Sodium hypochlorite, aka chlorine is one of my biggest expenses as I go through about 120 gallons every week, during season anyways. I'm curious if I could use a 40k salt generator system and a 125 gallon tank to make chlorine in high enough concentration to use for my pools instead of buying it from a distributor.

My thought is to take the 125 gallon tank and plum in a 3/4 hp pool pump, install a 40k salt system, install a filter (most likely a hayward c900 as I have used units), add the water and salt necessary to achieve proper salt level, add stabilizer so the chlorine level will hold, and run the salt generator at 100% all week, then just use that to fill my empty chlorine jugs.

I do not know what level or % of chlorine this would actually produce, therfore I have no idea if it would actually work as a replacement for distributor bought chlorine. However even if I had to use double the amount (due to lower %) in my pools, in the long run it would save me a great deal on $.
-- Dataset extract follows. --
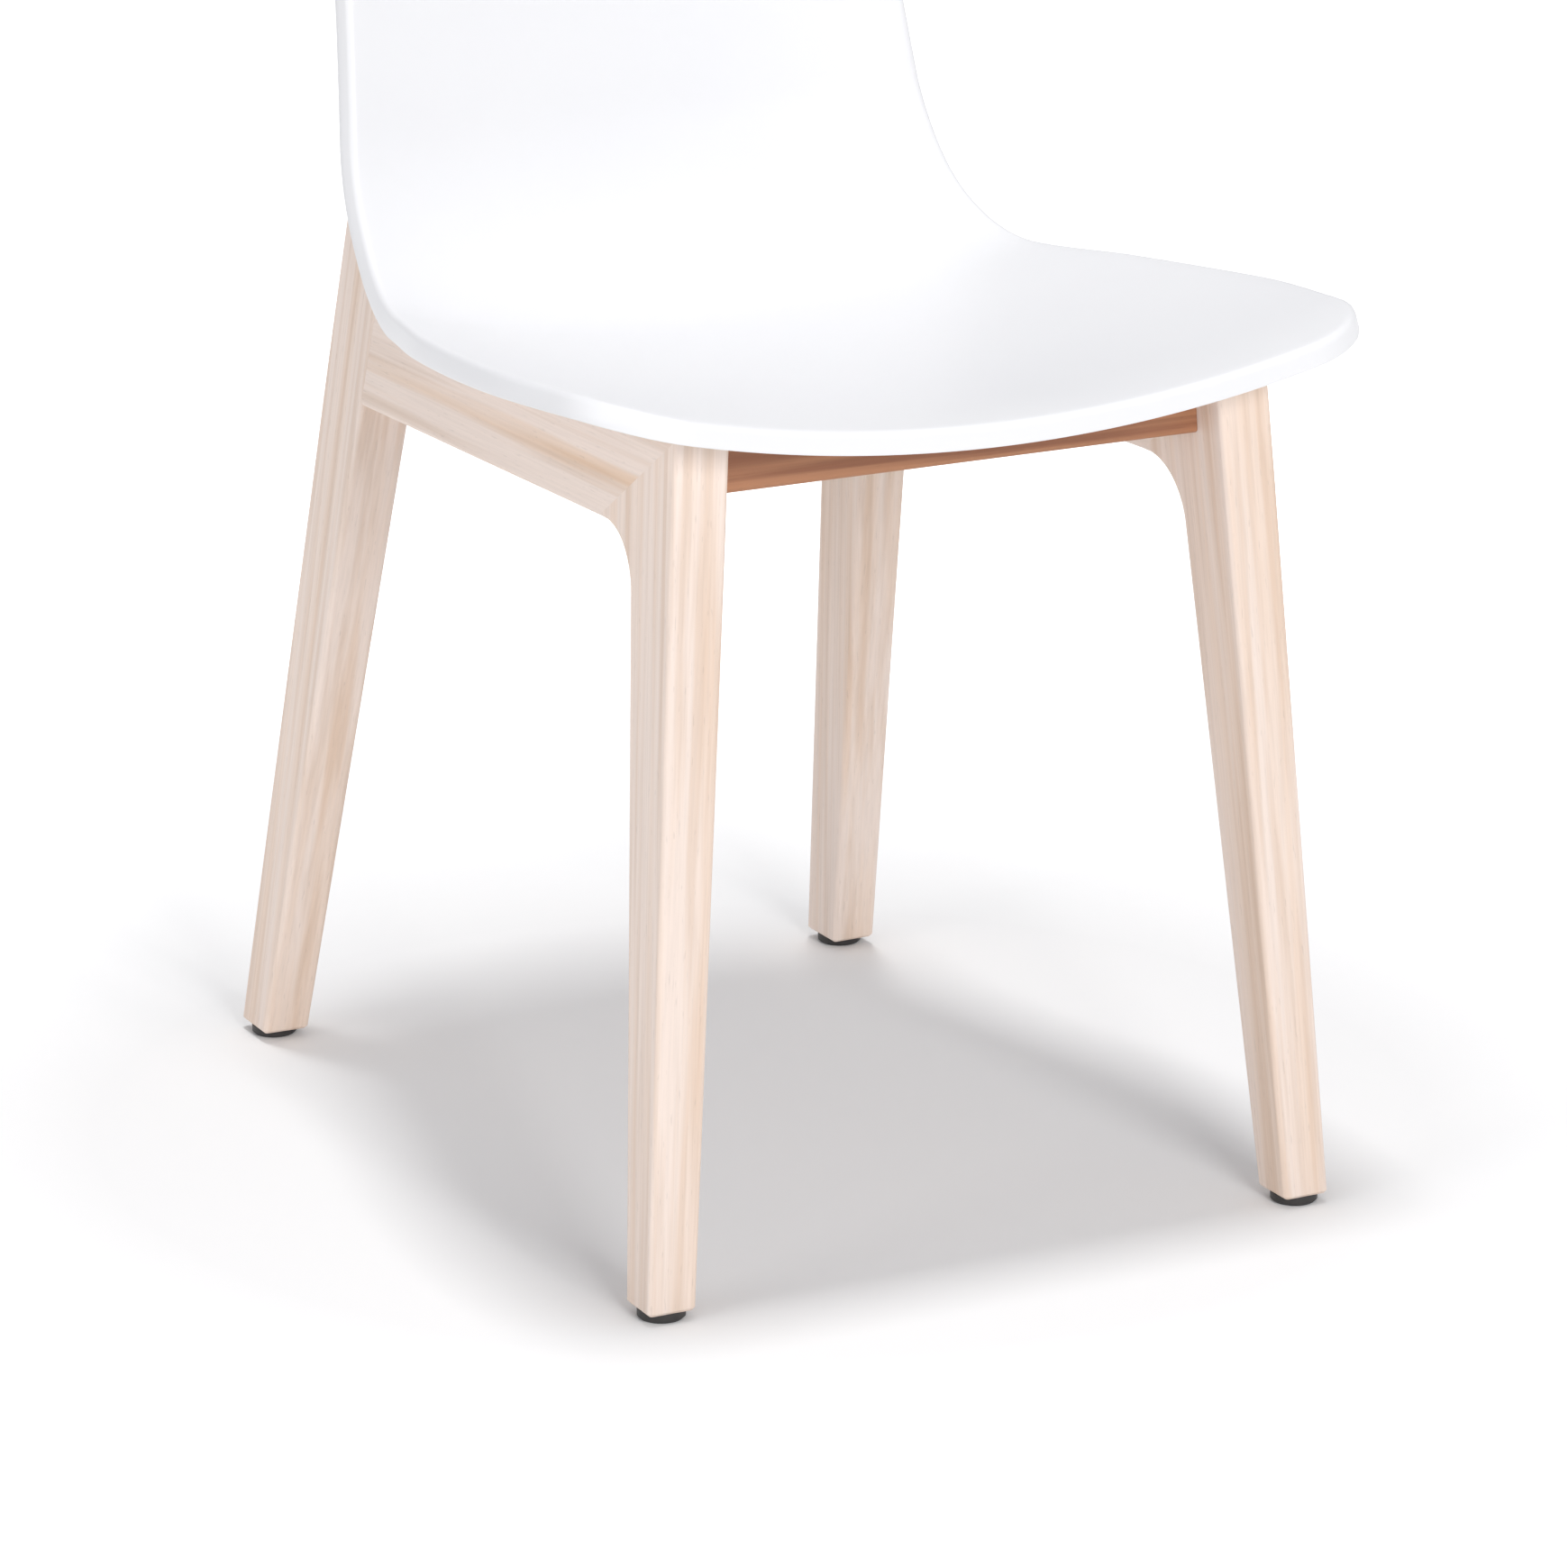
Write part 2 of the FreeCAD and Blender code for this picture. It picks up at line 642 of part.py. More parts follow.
# Half-widths of the shell at a few places along the middle line
HALF_WIDTHS = [
    (-30, 210.0), (48, 217.5), (120, 220.5), (230, 207.0), (300, 190.0), (385, 176.0),
    (445, 170.0), (545, 161.0), (680, 152.5), (840, 144.0)]
width_curve = Part.BSplineCurve()
width_curve.interpolate([Vector(place, width, 0) for place, width in HALF_WIDTHS])


def half_width(distance):
    """Half the width of the shell at a distance along its middle line."""
    low, high = width_curve.FirstParameter, width_curve.LastParameter
    for _ in range(40):
        middle = (low + high) / 2
        if width_curve.value(middle).x < distance:
            low = middle
        else:
            high = middle
    return width_curve.value((low + high) / 2).y


def section(distance, below, above, inset):
    """A curved band across the shell, from below to above its outer face."""
    point, slope = on_shell_line(distance)
    normal = Vector(0, -math.sin(slope), math.cos(slope))
    radius = size("dish_radius")
    centre = point + normal * radius
    reach = math.asin(half_width(distance) / radius) - inset / radius

    def at(turn, height):
        return centre + (Vector(math.sin(turn), 0, 0) - normal * math.cos(turn)) * (radius - height)

    edges = [
        Part.Arc(at(-reach, below), at(0, below), at(reach, below)).toShape(),
        Part.LineSegment(at(reach, below), at(reach, above)).toShape(),
        Part.Arc(at(reach, above), at(0, above), at(-reach, above)).toShape(),
        Part.LineSegment(at(-reach, above), at(-reach, below)).toShape()]
    return Part.Wire(edges)


def stations(start, end):
    """Places of the sections: close together where the line bends."""
    lengths = [length for length, _ in shell_line()]
    marks = [0.0]
    for length, steps in zip(lengths, (3, 5, 6, 5)):
        base = marks[-1]
        marks += [base + length * step / steps for step in range(1, steps + 1)]
    return [start] + [mark for mark in marks if start + 4 < mark < end - 4] + [end]


def band(below, above, inset, start, end):
    """A layer of the shell as a solid."""
    wires = [section(mark, below, above, inset) for mark in stations(start, end)]
    return Part.makeLoft(wires, True, False)


def seat_corner_cut(sign, inset):
    """What lies outside the rounded front corner of the seat."""
    radius, dish = size("seat_corner"), size("dish_radius")
    side, deep, overlap = 90, 70, 0.15
    turn = math.asin(half_width(radius) / dish) - (radius - overlap) / dish
    block = Part.makeBox(side, side, 2 * deep, Vector(0, -side, -deep))
    block = block.cut(Part.makeCylinder(radius - inset, 2 * deep + 20, Vector(0, 0, -deep - 10)))
    if sign < 0:
        block = block.mirror(Vector(), Vector(1, 0, 0))
    block.rotate(Vector(), Vector(0, 1, 0), -sign * math.degrees(turn))
    point, _ = on_shell_line(radius - overlap)
    block.translate(point + Vector(sign * math.sin(turn), 0, 1 - math.cos(turn)) * dish)
    return block


def back_top_cut(inset):
    """What lies outside the crowned top edge and the rounded corners of the back."""
    point, slope = on_shell_line(SHELL_LENGTH)
    crown, corner = size("back_crown"), size("back_corner")
    width = half_width(SHELL_LENGTH)
    taper = (half_width(SHELL_LENGTH - 100) - width) / 100
    corner_v = -corner
    for _ in range(20):
        corner_x = width - taper * corner_v - corner * math.sqrt(1 + taper ** 2)
        corner_v = -crown + math.sqrt((crown - corner) ** 2 - corner_x ** 2)
    radius = corner - inset
    tangent = math.atan2(corner_v + crown, corner_x)
    side = Vector(corner_x + radius * math.cos(taper), corner_v + radius * math.sin(taper), 0)
    middle_turn = (tangent + taper) / 2
    middle = Vector(corner_x + radius * math.cos(middle_turn), corner_v + radius * math.sin(middle_turn), 0)
    end = Vector(corner_x + radius * math.cos(tangent), corner_v + radius * math.sin(tangent), 0)
    top = Vector(0, -inset, 0)

    def other(vector):
        return Vector(-vector.x, vector.y, 0)

    far, high, deep = 240, 90, 60
    outside = [side, Vector(far, side.y, 0), Vector(far, high, 0), Vector(-far, high, 0),
               Vector(-far, side.y, 0), other(side)]
    edges = [Part.LineSegment(a, b).toShape() for a, b in zip(outside, outside[1:])]
    edges += [
        Part.Arc(other(side), other(middle), other(end)).toShape(),
        Part.Arc(other(end), top, end).toShape(),
        Part.Arc(end, middle, side).toShape()]
    face = Part.Face(Part.Wire(Part.__sortEdges__(edges)))
    block = face.extrude(Vector(0, 0, 3 * deep))
    block.translate(Vector(0, 0, -deep))
    block.rotate(Vector(), Vector(1, 0, 0), math.degrees(slope))
    block.translate(point)
    return block


def moulded_shell():
    """Wall, turned edge, bosses and ribs of the shell, in one piece.

    The hollow reaches a little below the outer face, so that it opens downwards.
    """
    lip, wall, edge = size("lip_deep"), size("wall_thick"), size("lip_thick")
    body = band(0, lip, 0, 0, SHELL_LENGTH)
    for sign in (-1, 1):
        body = body.cut(seat_corner_cut(sign, 0))
    body = body.cut(back_top_cut(0))
    body = rounded_rim(body)
    below = -8
    hollow = band(below, lip - wall, edge, edge, SHELL_LENGTH - edge)
    for sign in (-1, 1):
        hollow = hollow.cut(seat_corner_cut(sign, edge))
    hollow = hollow.cut(back_top_cut(edge))
    body = body.cut(hollow)
    return with_bosses_and_ribs(body).removeSplitter()


def with_bosses_and_ribs(body):
    """Four bosses for the screws under the seat, and the ribs between them."""
    margin, middle = 20, size("lip_deep") - size("wall_thick") / 2
    under_bosses = band(-2 * margin, middle, margin, margin, SHELL_LENGTH - margin)
    under_ribs = band(size("rib_rise"), middle, margin, margin, SHELL_LENGTH - margin)
    x, thick = size("boss_x"), size("rib_thick")
    front, rear = size("boss_front_y"), size("boss_rear_y")
    low, high = size("rail_bottom"), 120
    for y in (front, rear):
        rib = Part.makeBox(2 * x, thick, high, Vector(-x, y - thick / 2, low))
        body = body.fuse(rib.common(under_ribs))
    for sign in (-1, 1):
        rib = Part.makeBox(thick, rear - front, high, Vector(sign * x - thick / 2, front, low))
        body = body.fuse(rib.common(under_ribs))
        for y, end in ((front, "front"), (rear, "rear")):
            base = Vector(sign * x, y, size(f"block_{end}_top"))
            boss = Part.makeCylinder(size("boss_round"), high / 2, base)
            body = body.fuse(boss.common(under_bosses))
            body = body.cut(Part.makeCylinder(size("insert_radius"), size("insert_bore"), base))
    return body


def rounded_rim(body):
    """Round the edge of the shell on the sitter's side."""
    sitter = Vector(0, size("shell_front_y") / 2, 2 * size("shell_front_z"))
    broad = sorted(body.Faces, key=lambda face: face.Area)[-2:]
    inner = min(broad, key=lambda face: face.CenterOfMass.distanceToPoint(sitter))
    return body.makeFillet(size("lip_round"), inner.Edges)


shell = doc.addObject("Part::Feature", "seat_shell")
shell.Label = "seat_shell"
shell.Shape = moulded_shell()
shell.Placement = Placement()
sub_parts.append(shell)


# Small parts

def dowel(placement, length):
    """A dowel with bevelled ends."""
    pin = primitive("Cylinder", placement, Radius="dowel_radius", Height=length)
    doc.recompute()
    ends = [number for number, edge in enumerate(pin.Shape.Edges, start=1) if edge.Closed]
    bevelled = doc.addObject("Part::Chamfer", "Dowel")
    bevelled.Base = pin
    bevelled.Edges = [(number, size("dowel_bevel"), size("dowel_bevel")) for number in ends]
    return bevelled


def frame_dowels(label, sign):
    """The four dowels of a side frame: two in the mitre, two in the rear joint."""
    frame = frame_placement(sign)
    starts = [start for end in ENDS for start in frame_dowel_starts(end)]
    return group(label, [
        dowel(frame.multiply(Placement(start, ALONG_Y)), "frame_dowel_long") for start in starts])


def apron_dowels(label, end):
    """The four dowels of an apron, two at each end."""
    return group(label, [
        dowel(Placement(start, pointing(Vector(-sign, 0, 0))), "apron_dowel_long")
        for _, sign in SIDES for start in apron_dowel_starts(sign, end)])


def corner_block_screws():
    """Two wood screws in each corner block, their heads sunk into it."""
    screws = []
    for end in ENDS:
        for _, sign in SIDES:
            for start, direction in block_screws_of(sign, end):
                turn = pointing(direction)
                shank = primitive("Cylinder", Placement(start, turn),
                                  Radius="block_screw_radius", Height="block_screw_long")
                head = primitive("Cone", Placement(start, turn.multiply(pointing(Vector(0, 0, -1)))),
                                 Radius1="block_screw_head", Radius2="block_screw_head*0.7",
                                 Height="block_screw_head*0.7")
                screws.append(fused(shank, head))
    return group("corner_block_screws", screws)


def boss_places(end):
    """The two shell screws of one end of the seat: X and Y."""
    return [(sign * size("boss_x"), size(f"boss_{end}_y")) for _, sign in SIDES]


def tube(base, outer, inner, height):
    """A short upright tube."""
    return cut(
        primitive("Cylinder", Placement(base, ALONG_Z), Radius=outer, Height=height),
        primitive("Cylinder", Placement(base, ALONG_Z), Radius=inner, Height=height))


def shell_fixings():
    """Threaded inserts in the bosses, and the screws and washers below the blocks."""
    inserts, screws, washers = [], [], []
    for end in ENDS:
        top, low = size(f"block_{end}_top"), size(f"block_{end}_low")
        for x, y in boss_places(end):
            inserts.append(tube(Vector(x, y, top), "insert_radius", "screw_radius", "insert_long"))
            under = low - size("washer_thick")
            washers.append(tube(Vector(x, y, under), "washer_radius", "screw_radius + 0.3", "washer_thick"))
            shank = primitive("Cylinder", Placement(Vector(x, y, under), ALONG_Z), Radius="screw_radius",
                              Height=f"washer_thick + block_{end}_top - block_{end}_low + insert_long")
            head_base = Vector(x, y, under - size("screw_head_high"))
            head = primitive("Cylinder", Placement(head_base, ALONG_Z),
                             Radius="screw_head", Height="screw_head_high")
            socket = primitive("Prism", Placement(head_base, ALONG_Z),
                               Circumradius="screw_head*0.4", Height="screw_head_high*0.6")
            screws.append(fused(cut(head, socket), shank))
    group("shell_inserts", inserts)
    group("shell_screws", screws)
    group("shell_screw_washers", washers)


def glide(label, sign, end):
    """A turned plastic disc under a foot, with a recess for the head of its nail."""
    body = new_body(label, Placement(glide_place(sign, end), ALONG_Z))
    sketch = outline_sketch(body, "HalfSection", "XZ_Plane", [
        ("nail_radius", "glide_high"),
        ("glide_radius", "glide_high"),
        ("glide_radius", "glide_bevel"),
        ("glide_radius - glide_bevel", "0"),
        ("nail_head + 0.3", "0"),
        ("nail_head + 0.3", "nail_recess"),
        ("nail_radius", "nail_recess")])
    turned = body.newObject("PartDesign::Revolution", "Disc")
    turned.Profile = sketch
    turned.ReferenceAxis = (sketch, ["V_Axis"])
    turned.Angle = 360
    return body


def glide_nails():
    """The nail of each glide, its head in the recess."""
    nails = []
    for end in ENDS:
        for _, sign in SIDES:
            seat = glide_place(sign, end) + Vector(0, 0, size("nail_recess"))
            shank = primitive("Cylinder", Placement(seat, ALONG_Z), Radius="nail_radius", Height="nail_long")
            head = primitive("Cylinder", Placement(seat, pointing(Vector(0, 0, -1))),
                             Radius="nail_head", Height="nail_head_thick")
            nails.append(fused(shank, head))
    return group("glide_nails", nails)


for side_name, side_sign in SIDES:
    frame_dowels(f"frame_dowels_{side_name}", side_sign)
for end_name in ENDS:
    apron_dowels(f"{end_name}_apron_dowels", end_name)
    for side_name, side_sign in SIDES:
        glide(f"glide_{end_name}_{side_name}", side_sign, end_name)
corner_block_screws()
shell_fixings()
glide_nails()
doc.recompute()

# Checks and files
for thing in doc.Objects:
    if "Invalid" in thing.State or "Error" in thing.State:
        raise RuntimeError(f"{thing.Label} failed: {thing.State}")
for thing in sub_parts:
    if thing.Shape.isNull() or not thing.Shape.isValid() or not thing.Shape.Solids:
        raise RuntimeError(f"{thing.Label} has no valid shape")
    thing.Shape.exportStep(f"parts/{thing.Label}.step")
    print(thing.Label, len(thing.Shape.Solids), round(thing.Shape.Volume / 1000, 1))
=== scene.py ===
"""The looks of a dining chair: a white moulded shell on a pale wooden frame.

Metres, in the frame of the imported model: +Z up, the chair faces -Y, floor at z = 0.
"""
import math

import bmesh
import bpy
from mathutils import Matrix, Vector


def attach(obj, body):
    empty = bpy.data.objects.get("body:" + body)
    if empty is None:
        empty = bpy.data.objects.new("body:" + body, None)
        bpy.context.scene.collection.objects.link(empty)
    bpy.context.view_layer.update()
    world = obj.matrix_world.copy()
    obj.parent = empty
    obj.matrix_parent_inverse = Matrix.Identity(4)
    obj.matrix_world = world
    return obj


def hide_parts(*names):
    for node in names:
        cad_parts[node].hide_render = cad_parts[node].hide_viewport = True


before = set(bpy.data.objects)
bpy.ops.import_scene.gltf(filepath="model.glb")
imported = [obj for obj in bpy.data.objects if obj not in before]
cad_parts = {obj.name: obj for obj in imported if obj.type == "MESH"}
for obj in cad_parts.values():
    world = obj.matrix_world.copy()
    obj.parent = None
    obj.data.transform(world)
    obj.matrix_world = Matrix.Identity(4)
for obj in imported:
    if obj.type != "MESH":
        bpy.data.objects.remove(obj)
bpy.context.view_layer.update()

MM = 0.001
BODY = "root"

# Camera: the photograph's point of view
CAMERA_AT = Vector((-1.65337, -3.20124, 1.26938))
CAMERA_LOOKS_AT = Vector((-0.05782, -0.13394, 0.225))
SENSOR = 36.0
LENS = 166.95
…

Another concern I have would be the amount of salt added to each chlorine pool as the generated chlorine would have a high salt level in it. Yes all chlorine has salt in it, but much lower levels than what I would be making. Only way I know to lower the salt level would be to use a reverse osmosis filter, but normally those don't work well with high chlorine levels. Distillation isn't an option due to the hazards it could cause. I am in Florida so lots of rain and leaks in pools would help reduce salt levels, just not sure if it would be enough.

Any thoughts you may have on this would be appreciated.
 
Welcome to TFP.

The numbers don't work. An IC40 will generate 1.4lbs/day and an IC60 2lbs/day.

An IC40 can generate the equivalent of 1.7 gallons of 10% liquid chlorine in a day.

So it will take 70 IC40 cells to generate the 120 gallons you need.
 
Welcome to TFP! As a pool service company, you don’t pay retail for chlorine, do you? Other than the storage of the bulk chlorine you purchase, isn’t the price of chlorine factored into the monthly fee your clients pay you?